Okay, so, folks, we are here with two very good friends of ours, both at different stages of the Growth by Acquisition process. With me is Chuck Boyk, as well as Lin McCraw, Chuck has successfully accomplished Growth by Acquisition, Lin is in the very early stages of looking towards that. And so, we wanted to join them and bring them in on the call today so we can talk a little bit about this as a process of growing your firm. You know, Growth by Acquisition is something that is a challenge for most lawyers, so I want to start first with a question to Chuck. You know, when, when you started with this opportunity to Grow by Acquisition, instead of growing in-house, like most lawyers do, they grow their verticals in-house, and they don’t worry about other firms that are out there. What made the, what made the Growth by Acquisition such, so appealing to you?

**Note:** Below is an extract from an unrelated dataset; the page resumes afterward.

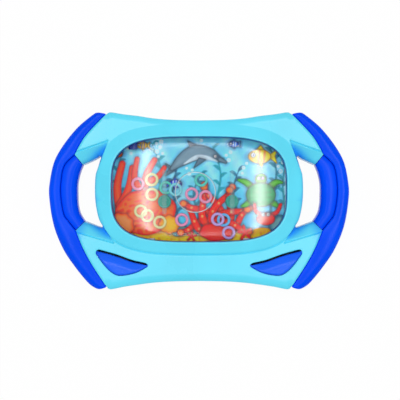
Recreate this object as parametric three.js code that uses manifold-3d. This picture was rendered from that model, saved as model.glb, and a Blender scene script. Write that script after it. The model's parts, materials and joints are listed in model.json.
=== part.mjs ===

In, in our situation, we were approached by an older attorney who had been practicing for 45 years and was perhaps one of the top TV advertisers in the market for the last 20 years, so the opportunity was there to add cases, add name recognition, add credibility. Also, I was, I had gone to a seminar, for example, and Atticus, with Craig Golden about a quote, he commanded it to me, and he happened to be there about acquiring other law firms, and just seems like a fantastic opportunity to try to do that. One of the things that’s helpful now is our name is out there, so I kind of have a reason to approach some of the older attorneys in the marketplace, you know, that were affirmed as they are interested in.
Yeah, that’s fantastic. So, Lin, let me ask you a question, and this is something that you’ve actually started the process of doing. And one of the things that you have to really sort of focus on when you’re beginning this process is evaluating the value of another firm, right? Because a firm that you may want to approach to acquire may have a much different idea of their value than what the actual market could bring. Are there any things that you are looking for, any guidance that you’ve gotten, while you begin this process to really structurally evaluate the value of a firm in the acquisition phase?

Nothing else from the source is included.